Streamlining Large-Scale Data Ingest
In industries such as agriculture, construction, infrastructure inspection, and environmental science, drones can generate terabytes of data regularly. Accessioning provides the framework for streamlining the ingest of this vast amount of information. Automated accessioning workflows, often integrated with data processing pipelines, can assign unique identifiers, capture essential metadata from flight logs and sensor readings, and link the data to its archival location with minimal human intervention. This efficiency is crucial for keeping pace with data generation and ensuring timely access for analysis.

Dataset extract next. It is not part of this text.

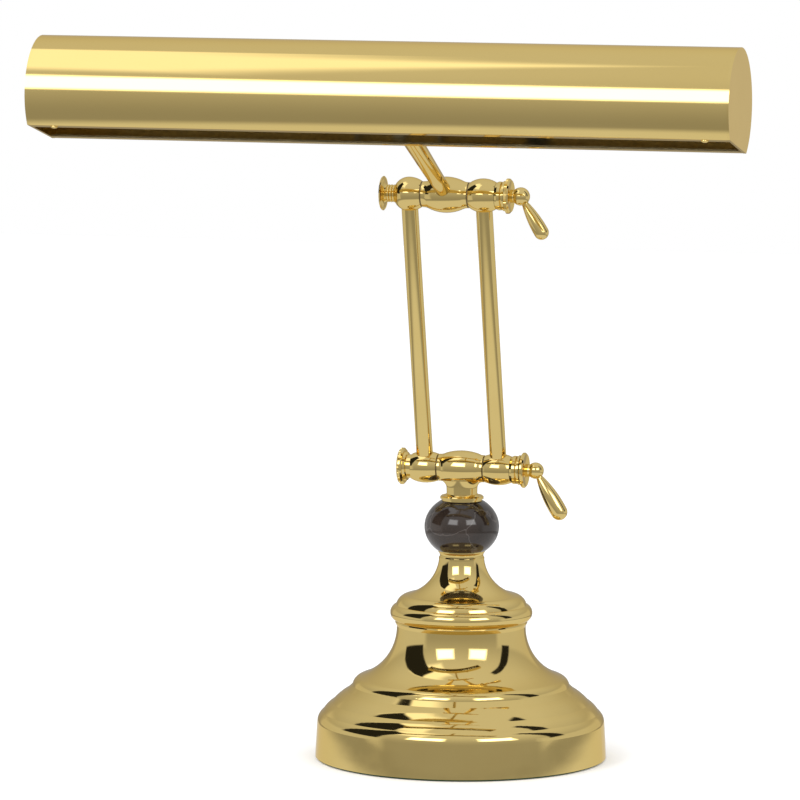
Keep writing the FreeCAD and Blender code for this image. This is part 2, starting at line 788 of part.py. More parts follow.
def stem():
    """Tapered stem from the upper knuckle to the shade, with collar, nipple and nut."""
    tube = at_upper_joint(new_body("stem_tube"), lean="stem_angle")
    top = f"{wall_face} - shade_collar_height"
    turned(tube, [
        ("stem_bore", "stem_floor"),
        ("stem_thin", "stem_floor"),
        ("stem_thin", "stem_straight"),
        ("stem_thick", top),
        ("stem_bore", top),
    ])
    collar = at_upper_joint(new_body("shade_collar"), lean="stem_angle")
    turned(collar, [
        ("stem_bore", top),
        ("stem_thick + shade_collar_lip", top, "shade_collar_sweep", -1),
        ("shade_collar_radius", f"{wall_face} - shade_collar_rim"),
        ("shade_collar_radius", wall_face),
        ("stem_bore", wall_face),
    ])
    nipple = at_upper_joint(new_body("shade_nipple"), lean="stem_angle")
    nipple_low = f"{wall_face} - nipple_grip"
    turned(nipple, ring("nipple_bore", "stem_bore - fit", nipple_low, f"{wall_face} + nipple_proud"))
    nut = at_upper_joint(new_body("shade_nut"), lean="stem_angle")
    seat = f"{bracket_face} + bracket_thick"
    padded(nut, hexagon("shade_nut_flats"), "shade_nut_thick", role="XY_Plane", shift=("0", "0", seat))
    turned(nut, ring("0", "stem_bore", f"{seat} - 1", f"{seat} + shade_nut_thick + 1"), cut=True)


def shade_shell():
    """Long round shade, open below between two turned-in lips."""
    body = at_shade(new_body("shade_shell"))
    lip = f"({half_chord} - lip_width)"
    low = "-opening_depth"
    inside = "-opening_depth + shade_wall"
    padded(body, [
        (f"-{lip}", low),
        (f"-{lip}", inside),
        (f"-{inner_chord}", inside, inner_radius, -1, -1),
        (inner_chord, inside),
        (lip, inside),
        (lip, low),
        (half_chord, low, "shade_radius", 1, -1),
        (f"-{half_chord}", low),
    ], f"2 * {shell_half}", shift=("0", "0", f"-{shell_half}"))
    wall_low = "-shade_radius - 2"
    wall_high = "-shade_radius + 3"
    turn = "stem_angle + opening_tilt"
    turned(body, ring("0", "stem_bore", wall_low, wall_high), cut=True, role="YZ_Plane", turn=turn)
    turned(body, ring("0", "switch_bush + fit", wall_low, wall_high), cut=True, role="YZ_Plane",
           shift=("0", "0", "switch_place"), turn=turn)
    for side in (-1, 1):
        hole = (f"{side} * ({shade_half} - tab_screw_inset)", "0", f"{half_chord} - lip_width / 2")
        turned(body, ring("0", "screw_radius + fit", f"{low} - 1", f"{inside} + 1"), cut=True, shift=hole)


def end_cap(label, side):
    """Flat end cap with a tab that lies on the front lip."""
    body = at_shade(new_body(label))
    start = shell_half if side > 0 else f"-{shade_half}"
    padded(body, [
        (half_chord, "-opening_depth", "shade_radius", 1, -1),
        (f"-{half_chord}", "-opening_depth"),
    ], "end_cap_thick", shift=("0", "0", start))
    front = f"-{half_chord} + shade_wall + tab_inset"
    back = f"-{half_chord} + lip_width - tab_inset"
    near = f"{side} * {shell_half}"
    far = f"{side} * ({shell_half} - tab_length)"
    left, right = (near, far) if side < 0 else (far, near)
    tab = [(left, front), (right, front), (right, back), (left, back)]
    padded(body, tab, "tab_thick", role="XY_Plane", shift=("0", "0", "-opening_depth + shade_wall"))
    hole = (f"{side} * ({shade_half} - tab_screw_inset)", "0", f"{half_chord} - lip_width / 2")
    bore = ring("0", "screw_radius + fit", "-opening_depth", "-opening_depth + 4")
    turned(body, bore, cut=True, shift=hole)


def end_cap_screw(label, side):
    """Small round-headed screw up through the lip into the cap's tab."""
    body = at_shade(new_body(label))
    seat = "-opening_depth"
    axis_place = (f"{side} * ({shade_half} - tab_screw_inset)", "0", f"{half_chord} - lip_width / 2")
    turned(body, [
        ("0", f"{seat} - screw_head_height"),
        ("screw_crown_radius", f"{seat} - screw_head_height + screw_crown"),
        ("screw_head_radius", f"{seat} - screw_edge"),
        ("screw_head_radius", seat),
        ("screw_radius", seat),
        ("screw_radius", f"{seat} + shade_wall + tab_thick + screw_proud"),
        ("0", f"{seat} + shade_wall + tab_thick + screw_proud"),
    ], shift=axis_place)


def socket_bracket():
    """Steel strip under the nut, with two upright ears that carry the lamp holders."""
    body = at_upper_joint(new_body("socket_bracket"), lean="stem_angle")
    floor = bracket_face
    top = "stem_reach + bracket_rise"
    thick = "bracket_thick"
    padded(body, [
        ("-bracket_half", floor),
        ("bracket_half", floor),
        ("bracket_half", top),
        (f"bracket_half - {thick}", top),
        (f"bracket_half - {thick}", f"{floor} + {thick}"),
        (f"-bracket_half + {thick}", f"{floor} + {thick}"),
        (f"-bracket_half + {thick}", top),
        ("-bracket_half", top),
    ], "2 * bracket_half_width", role="XZ_Plane", shift=("0", "0", "-bracket_half_width"))
    turned(body, ring("0", "stem_bore", f"{floor} - 1", f"{floor} + {thick} + 1"), cut=True)


def lamp_holder(name, side):
    """Lamp holder, bulb base and glass bulb on the shade's axis, on one side of the bracket."""
    start = "bracket_half"
    mouth = f"({start} + socket_length)"
    glass = f"({mouth} + bulb_gap)"
    socket = at_shade(new_body(f"{name}_socket"))
    turned(socket, [
        (f"{side} * {start}", "0"),
        (f"{side} * {start}", "socket_radius - socket_chamfer"),
        (f"{side} * ({start} + socket_chamfer)", "socket_radius"),
        (f"{side} * {mouth}", "socket_radius"),
        (f"{side} * {mouth}", "socket_bore"),
        (f"{side} * ({start} + socket_floor)", "socket_bore"),
        (f"{side} * ({start} + socket_floor)", "0"),
    ], axis="H_Axis")
    base = at_shade(new_body(f"{name}_bulb_base"))
    base_start = f"({glass} - bulb_base_length - bulb_base_chamfer)"
    turned(base, [
        (f"{side} * ({base_start} - bulb_contact)", "0"),
        (f"{side} * ({base_start} - bulb_contact)", "bulb_contact_radius"),
        (f"{side} * {base_start}", "bulb_base_radius - bulb_base_chamfer"),
        (f"{side} * ({base_start} + bulb_base_chamfer)", "bulb_base_radius"),
        (f"{side} * {glass}", "bulb_base_radius"),
        (f"{side} * {glass}", "bulb_base_radius - bulb_base_wall"),
        (f"{side} * ({base_start} + bulb_base_chamfer)", "bulb_base_radius - bulb_base_wall"),
        (f"{side} * ({base_start} + bulb_base_chamfer)", "0"),
    ], axis="H_Axis")
    bulb = at_shade(new_body(f"{name}_bulb"))
    end = f"({glass} + bulb_length)"
    shoulder = f"({glass} + bulb_neck)"
    dome = "bulb_radius"
    bend = -side
    inner = "bulb_radius - glass_wall"
    turned(bulb, [
        (f"{side} * {glass}", "0"),
        (f"{side} * {glass}", "bulb_base_radius"),
        (f"{side} * {shoulder}", "bulb_radius"),
        (f"{side} * ({end} - bulb_radius)", "bulb_radius", dome, bend),
        (f"{side} * {end}", "0"),
        (f"{side} * ({end} - glass_wall)", "0", inner, -bend),
        (f"{side} * ({end} - bulb_radius)", inner),
        (f"{side} * {shoulder}", inner),
        (f"{side} * ({glass} + glass_wall)", "bulb_base_radius - glass_wall"),
        (f"{side} * ({glass} + glass_wall)", "0"),
    ], axis="H_Axis")


def rotary_switch():
    """Switch body inside the shade, its nut outside, and the knob that turns on its shaft."""
    body = at_upper_joint(new_body("switch_body"), "switch_place", lean="stem_angle")
    inside = f"({wall_face} + shade_wall + switch_body_gap)"
    bush_end = f"{wall_face} - switch_nut_thick - switch_bush_end"
    turned(body, [
        ("0", f"{wall_face} - switch_nut_thick - switch_shaft_length"),
        ("switch_shaft_radius", f"{wall_face} - switch_nut_thick - switch_shaft_length"),
        ("switch_shaft_radius", bush_end),
        ("switch_bush", bush_end),
        ("switch_bush", inside),
        ("switch_body_radius", inside),
        ("switch_body_radius", f"{inside} + switch_body_depth"),
        ("0", f"{inside} + switch_body_depth"),
    ])
    nut = at_upper_joint(new_body("switch_nut"), "switch_place", lean="stem_angle")
    turned(nut, [
        ("switch_bush + fit", f"{wall_face} - switch_nut_thick"),
        ("switch_nut_radius - switch_nut_chamfer", f"{wall_face} - switch_nut_thick"),
        ("switch_nut_radius", f"{wall_face} - switch_nut_thick + switch_nut_chamfer"),
        ("switch_nut_radius", wall_face),
        ("switch_bush + fit", wall_face),
    ])
    knob = at_upper_joint(new_body("switch_knob"), "switch_place", lean="stem_angle")
    near = f"({wall_face} - switch_nut_thick - knob_gap)"
    turned(knob, [
        ("switch_shaft_radius + fit", near),
        ("switch_knob_radius", near),
        ("switch_knob_radius", f"{near} - switch_knob_skirt"),
        ("switch_knob_radius - switch_knob_draft", f"{near} - switch_knob_length + switch_knob_round"),
        ("switch_knob_radius - switch_knob_draft - switch_knob_round", f"{near} - switch_knob_length"),
        ("0", f"{near} - switch_knob_length - switch_knob_crown"),
        ("0", f"{near} - switch_shaft_length"),
        ("switch_shaft_radius + fit", f"{near} - switch_shaft_length"),
    ])
    pointer = "switch_knob_pointer"
    low = "switch_knob_radius - switch_pointer_sink"
    high = "switch_knob_radius + switch_pointer_rise"
    outline = [(f"-{pointer}", low), (pointer, low), (pointer, high), (f"-{pointer}", high)]
    start = f"{near} - switch_knob_length + switch_pointer_inset"
    length = "switch_knob_length - 2 * switch_pointer_inset"
    padded(knob, outline, length, role="XY_Plane", shift=("0", "0", start))


def check_and_export():
    """Stop on any failed object, then write each sub-part's shape."""
    document.recompute()
    for item in document.Objects:
        if "Invalid" in item.State or "Error" in item.State:
            raise RuntimeError(f"{item.Label} failed: {item.State}")
    os.makedirs("parts", exist_ok=True)
    for piece in subparts:
        shape = piece.Shape
        if shape.isNull() or not shape.isValid() or not shape.Solids:
            raise RuntimeError(f"{piece.Label} has no valid solid")
        shape.exportStep(f"parts/{piece.Label}.step")
        print(f"{piece.Label}: {shape.Volume / 1000:.2f} cm3, {len(shape.Solids)} solid")


base_shell()
base_weight()
plain_base_pieces()
ball_and_collars()
lower_knuckle()
arm_tubes()
bead("lower_left_bead", -1, at_lower_joint, "lower_bead_end", 1)
bead("lower_right_bead", 1, at_lower_joint, "lower_bead_end", 1)
bead("upper_left_bead", -1, at_upper_joint, "upper_left_bead_end", -1)
bead("upper_right_bead", 1, at_upper_joint, "upper_right_bead_end", -1)
friction_washers("lower", at_lower_joint)
friction_washers("upper", at_upper_joint)
clamp_ring("lower_clamp_ring", at_lower_joint)
clamp_ring("upper_clamp_ring", at_upper_joint)
clamp_bolt("lower_clamp_bolt", at_lower_joint, f"-{bead_outer} - knob_neck_width - knob_step_width")
clamp_bolt("upper_clamp_bolt", at_upper_joint, f"-{bead_outer} - 3 * finial_bead_width")
lower_knob()
upper_finial()
clamp_lever("lower_clamp_lever", at_lower_joint)
clamp_lever("upper_clamp_lever", at_upper_joint)
upper_knuckle()
stem()
shade_shell()
end_cap("left_end_cap", -1)
end_cap("right_end_cap", 1)
end_cap_screw("left_end_cap_screw", -1)
end_cap_screw("right_end_cap_screw", 1)
socket_bracket()
lamp_holder("left", -1)
lamp_holder("right", 1)
rotary_switch()
check_and_export()
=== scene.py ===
import math

import bpy
import numpy as np
from mathutils import Matrix, Vector


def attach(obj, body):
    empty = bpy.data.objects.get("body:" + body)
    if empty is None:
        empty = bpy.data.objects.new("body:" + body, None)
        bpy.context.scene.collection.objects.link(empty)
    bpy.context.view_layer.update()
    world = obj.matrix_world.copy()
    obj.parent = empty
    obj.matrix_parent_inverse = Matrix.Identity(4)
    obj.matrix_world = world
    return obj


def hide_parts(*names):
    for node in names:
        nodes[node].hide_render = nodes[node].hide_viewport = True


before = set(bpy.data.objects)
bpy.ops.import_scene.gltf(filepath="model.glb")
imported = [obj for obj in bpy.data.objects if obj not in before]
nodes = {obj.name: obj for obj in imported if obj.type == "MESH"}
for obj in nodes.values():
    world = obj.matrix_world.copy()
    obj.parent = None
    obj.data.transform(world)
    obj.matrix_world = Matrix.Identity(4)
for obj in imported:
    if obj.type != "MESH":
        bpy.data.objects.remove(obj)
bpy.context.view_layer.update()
print("frame loaded:", len(nodes), "nodes")


# Camera: a long lens, a little above the lamp and to its right.
cameraSet = {
    "azimuth": 14.76,  # degrees round from straight in front
    "elevation": 6.42,
    "roll": 0.23,
    "distance": 3.1238,  # metres from the aim point
    "focal": 6000.0,  # in pixels of the frame
    "frameWidth": 800.0,
    "sensor": 36.0,
    "aimAcross": -0.03251,  # aim point, along the camera's own right
    "aimHeight": 0.18783,
    "near": 0.1,
    "far": 20.0,
}


def makeCamera(c):
    # back = the unit vector at the azimuth and elevation; right and up are square to it, then rolled
    a = math.radians(c["azimuth"])
    e = math.radians(c["elevation"])
    rho = math.radians(c["roll"])
    back = Vector((math.sin(a) * math.cos(e), -math.cos(a) * math.cos(e), math.sin(e)))
    right = Vector((math.cos(a), math.sin(a), 0))
    up = back.cross(right)
    aim = right * c["aimAcross"] + Vector((0, 0, c["aimHeight"]))
    rolledRight = right * math.cos(rho) + up * math.sin(rho)
    rolledUp = up * math.cos(rho) - right * math.sin(rho)
    data = bpy.data.cameras.new("camera")
    data.sensor_width = c["sensor"]
    data.lens = c["focal"] / c["frameWidth"] * c["sensor"]
    data.clip_start = c["near"]
    data.clip_end = c["far"]
    camera = bpy.data.objects.new("camera", data)
    bpy.context.collection.objects.link(camera)
    camera.location = aim + back * c["distance"]
    camera.rotation_mode = "QUATERNION"
    camera.rotation_quaternion = Matrix((rolledRight, rolledUp, back)).transposed().to_quaternion()
    bpy.context.scene.camera = camera


makeCamera(cameraSet)
print("camera placed")


# Studio: white world, pale floor, soft lamps, and a plain dome with soft boxes that only metal sees.
studioSet = {
    "ambient": 1.15,  # the world's level for diffuse light
    "floorSize": 6.0,
    "floorDrop": 0.0002,  # the floor's face and the felt's stay apart
    "floorTone": (0.93, 0.93, 0.93),
    "floorRoughness": 0.9,
    "aim": (0, 0, 0.2),
}

# The two soft lamps: place, size, power.
lampSet = {
    "keyLamp": ((-0.9, -1.4, 1.5), 0.9, 14.0),
    "fillLamp": ((1.3, -1.0, 1.1), 1.0, 6.0),
}

# The dome's level rises smoothly from its foot to its top, the same all round.
domeSet = {
    "radius": 1.5,
    "centreHeight": 0.2,
    "columns": 480,
    "rows": 240,
    "footLevel": 0.35,
    "topLevel": 0.70,
    "riseStart": -30.0,  # degrees of elevation
    "riseEnd": 60.0,
}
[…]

Enhancing Discoverability and Searchability
Without proper accessioning and subsequent descriptive cataloging, drone-acquired data can become a digital black hole. The metadata captured during accessioning forms the basis for creating searchable catalogs and databases. This allows researchers, engineers, or asset managers to quickly find specific datasets based on location, date, sensor type, or project. For example, a civil engineer needing to review historical structural integrity data for a bridge might search an archive for all lidar scans of that bridge conducted within a specific timeframe, a task made possible by effective accessioning.

Supporting Compliance and Regulatory Requirements
Many industries are subject to stringent data retention and compliance regulations. Robust accessioning practices, by creating a traceable and auditable record of digital assets, are fundamental to meeting these requirements. For instance, in land surveying or environmental impact assessments, maintaining accurate and accessible records of acquired data over extended periods is often legally mandated. The accessioning process ensures that these records are established and maintained correctly from the outset.
In conclusion, accessioning is far more than a bureaucratic hurdle; it is the indispensable first step in transforming raw digital data, particularly the complex and voluminous datasets generated by drone operations, into a well-managed, accessible, and preservable archival resource. It is the foundation upon which data integrity, discoverability, and long-term value are built.